Puzzle Pieces

Several years ago I received a one-thousand piece puzzle as a Christmas gift. It took a couple of weeks to piece together, even with the help of my husband and then very-little kids {who, in reality, didn’t help as much as they thought they were}. During the process I had the edges of the puzzle pieced together on the coffee table with all the yet-to-be-fit pieces nearby where I could see them. Sometimes I’d walk past the puzzle and stop long enough to fit one piece in its place. Other times, I’d sit cross-legged on the floor for an hour or more, analyzing the pieces, trying to determine where they fit in the big picture. When I {we} finally finished the puzzle, we could see that it looked exactly like the picture on the cover of the box: a cottage with pink, red and purple flowers blooming all around it. It was no longer a scattered, blurry mess of pieces.

Lately I’ve been considering that sometimes life is fragmented. I look at all the pieces of my 36.5 years and wonder how they all fit together. Sometimes I wonder how the parts of me from just one day all fit together. To go even further, when I’m being introspective, I wonder how all the parts of me make up a Christian. Just a few days ago, I told someone that anything church-y no longer appeals to me. That’s true. However, most of my life has been defined by church-y expectations: attendance, dress, behavior. Breaking free from those expectations has left me feeling a bit like scattered puzzle pieces, and asking this question:

What does the Christian life look like?

The Sunday School short answer is loving God, loving others. While that’s true, I need the breakdown. I need to see how body, soul and spirit work together as one instead of separately.

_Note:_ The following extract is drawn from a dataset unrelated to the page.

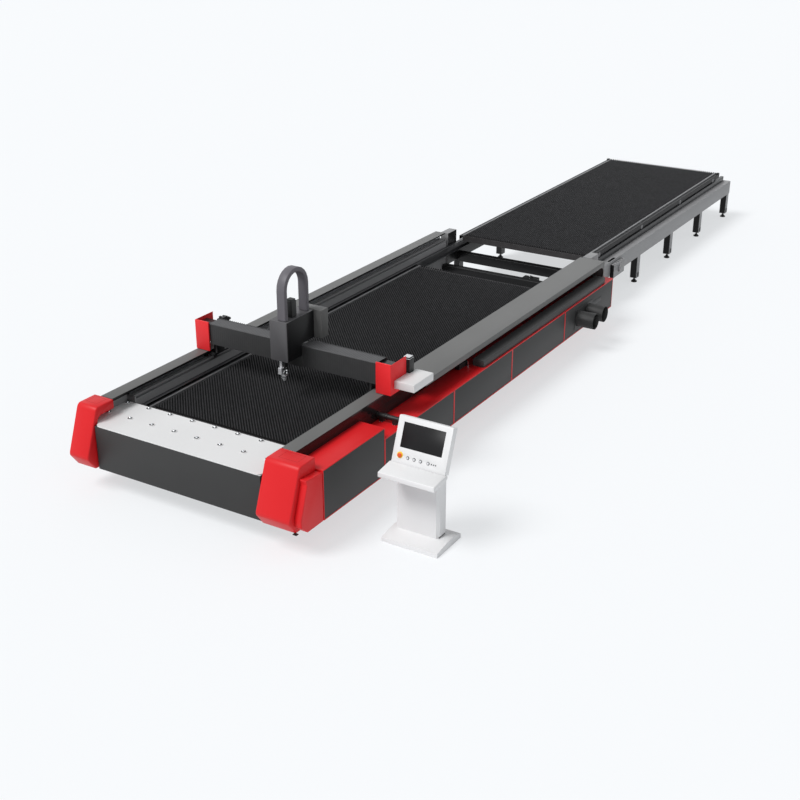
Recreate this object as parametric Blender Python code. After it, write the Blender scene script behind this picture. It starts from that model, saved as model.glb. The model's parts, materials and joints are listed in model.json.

I need to determine how a life free of Christianese lives to love God and love others. I need to see how my past, from the time of my first memory all the way to yesterday, fits together. Because, honestly, there are times I think some of those pieces will just never, ever fit in the big, beautiful picture that is supposed to be the end of my life.

Serena Woods over at Grace Is For Sinners said in a recent post, “Our past can kill our self-esteem. It kills how big we’ll dream. It reduces how hard we try. You are your story and if you try to bury it, you’ll be too busy trying to segment yourself to do anything else. Everything you do will be hollow.” And my heart agrees with her words. Yet, my puzzle pieces are still scattered in a blurry mess.